The even numbered key to Middle East conflict

Ever wonder why Israel and the Palestinians/Arabs/Hezbollah have been at it since 1948? Why there's more intense bloodshed now? Why Northern Ireland was a place of near-constant strife for 150 years?

A psychology professor from Harvard recently published an article in the NY Times where he discusses the two principles of the legitimate use of force and how the human brain regularly short-circuits our ability to follow them.

The two principles of justifiable force are:
1) that your strike must be even numbered (i.e. you are hitting back, not striking first - unless it be an oil-laden country whose leader "hurt your daddy")
2) that your strike not exceed the first in force (proportionality)

However, human brains are poorly wired to follow these principles. The problem with the first principle is simply that people count differently. What seems like the first offense to me seems like a measured response to you, and thus we each perceive that we are dealing out even-numbered strikes.

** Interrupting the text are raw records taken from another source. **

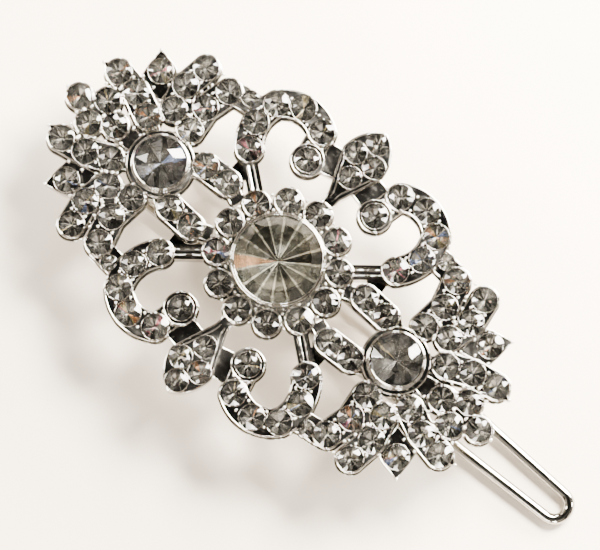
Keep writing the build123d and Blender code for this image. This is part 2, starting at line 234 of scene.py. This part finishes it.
# rings of a cut: corners, radius and height as shares of the diameter, turn in corners;
# two rings below the girdle, a little turned apart, make wide wedges and slivers by turns
GIRDLE = -0.04
CULET = 0.002
SMALL_CUT = ((8, 0.28, 0.150, 0.5), (16, 0.5, 0.0, 0.0),
             (9, 0.5, GIRDLE, 0.0), (9, 0.5, GIRDLE, 0.20), (3, CULET, -0.37, 0.0))
END_CUT = ((8, 0.27, 0.150, 0.5), (16, 0.5, 0.0, 0.0),
           (10, 0.5, GIRDLE, 0.0), (10, 0.5, GIRDLE, 0.20), (3, CULET, -0.36, 0.0))
CENTER_CUT = ((16, 0.38, 0.112, 0.5), (32, 0.5, 0.0, 0.0),
              (16, 0.5, GIRDLE, 0.0), (16, 0.5, GIRDLE, 0.18), (3, CULET, -0.36, 0.0))
CROWN_FROM = 0.01           # edges that rise above this share of the diameter are polished



def master_stone(cut, polish=0.0):
    """A faceted stone one metre across, its girdle's upper edge at zero; polish rounds the crown."""
    bm = bmesh.new()
    for corners, radius, height, turn in cut:
        placed = (Matrix.Translation((0, 0, height))
                  @ Matrix.Rotation(turn * math.tau / corners, 4, "Z"))
        bmesh.ops.create_circle(bm, cap_ends=False, segments=corners, radius=radius, matrix=placed)
    bmesh.ops.delete(bm, geom=bm.edges[:], context="EDGES_FACES")
    bmesh.ops.convex_hull(bm, input=bm.verts[:])
    bmesh.ops.dissolve_limit(bm, angle_limit=math.radians(0.5), verts=bm.verts[:], edges=bm.edges[:])
    bmesh.ops.recalc_face_normals(bm, faces=bm.faces[:])
    if polish:
        crown = [e for e in bm.edges if max(v.co.z for v in e.verts) > CROWN_FROM]
        bmesh.ops.bevel(bm, geom=crown, offset=polish, offset_type="OFFSET", segments=1,
                        profile=0.5, affect="EDGES", clamp_overlap=True, material=-1)
    return as_mesh(bm, "stone_master")


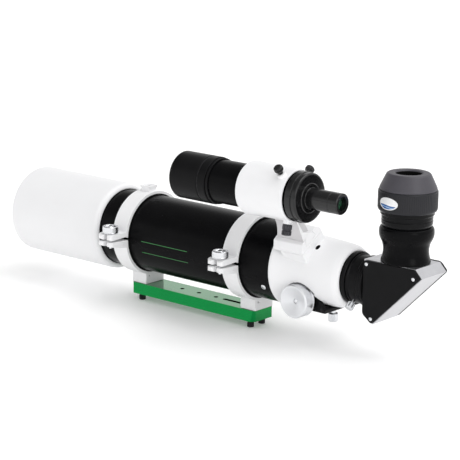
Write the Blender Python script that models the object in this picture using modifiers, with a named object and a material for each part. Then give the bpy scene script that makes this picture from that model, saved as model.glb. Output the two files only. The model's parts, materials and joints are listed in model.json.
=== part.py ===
"""Refractor telescope: optical tube on two clamp rings and a dovetail bar, with focuser,
mirror diagonal, wide eyepiece and a straight finder on its own bracket.

Frame: the origin is the centre of the bar's underside.  +X runs along the optical axis
toward the eyepiece, +Z is up, and -Y is the side that carries the ring clamps.
"""

import math

import bmesh
import bpy
from mathutils import Matrix, Vector

MM = 0.001              # every size below is written in millimetres
GAP = 0.3               # clearance between pieces that touch

# Sides of round pieces, by size
LARGE = 32
MEDIUM = 24
FINE = 16
SMALL = 8

# Optical tube
AXIS_Z = 81.0           # height of the optical axis above the bar's underside
TUBE_R = 50.0
TUBE_BORE_R = 48.4
TUBE_FRONT_X = -170.0
TUBE_REAR_X = 151.0
LENS_R = 40.6
SHIELD_R = 57.5
SHIELD_FRONT_X = -294.6
SHIELD_REAR_X = -133.8

# Clamp rings
RING_X = {"front": -93.0, "rear": 93.0}
RING_R = 55.4
RING_BORE_R = 52.0
RING_HALF_WIDTH = 12.0
SPLIT_LOW_Z = 81.3
SPLIT_HIGH_Z = 83.7
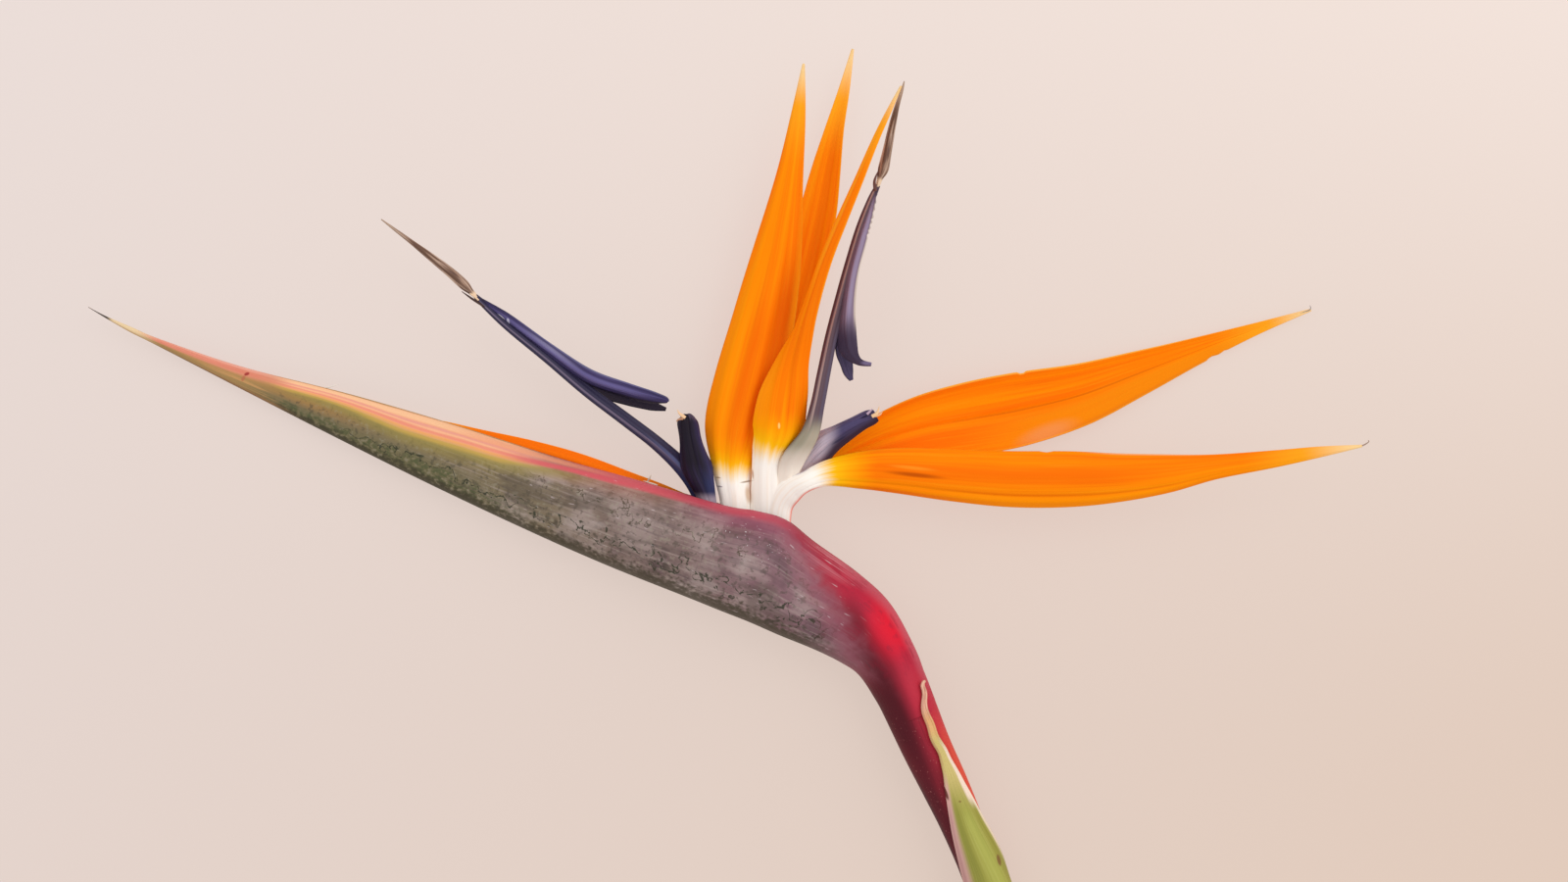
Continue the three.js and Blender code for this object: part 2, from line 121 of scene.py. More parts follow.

Proportionality is also short-circuited by the human brain.
Research teaches us that our reasons and our pains are more palpable, more obvious and real, than are the reasons and pains of others. This leads to the escalation of mutual harm, to the illusion that others are solely responsible for it and to the belief that our actions are justifiable responses to theirs.
The article illustrates this with a poking game, where two volunteers exchange pokes with instructions to poke back only as hard as they were poked. Despite the instructions, each person averaged 40% more force when returning a poke, quickly escalating the level of force.

In other words, these world-capturing conflicts in the Middle East and elsewhere are simply large-scale human fallibility. Israel strikes at Hezbollah for capturing soldiers, while Hezbollah does that in retaliation for a previous offense. Each retaliation changes which strike is even-numbered, and no one remembers where it began.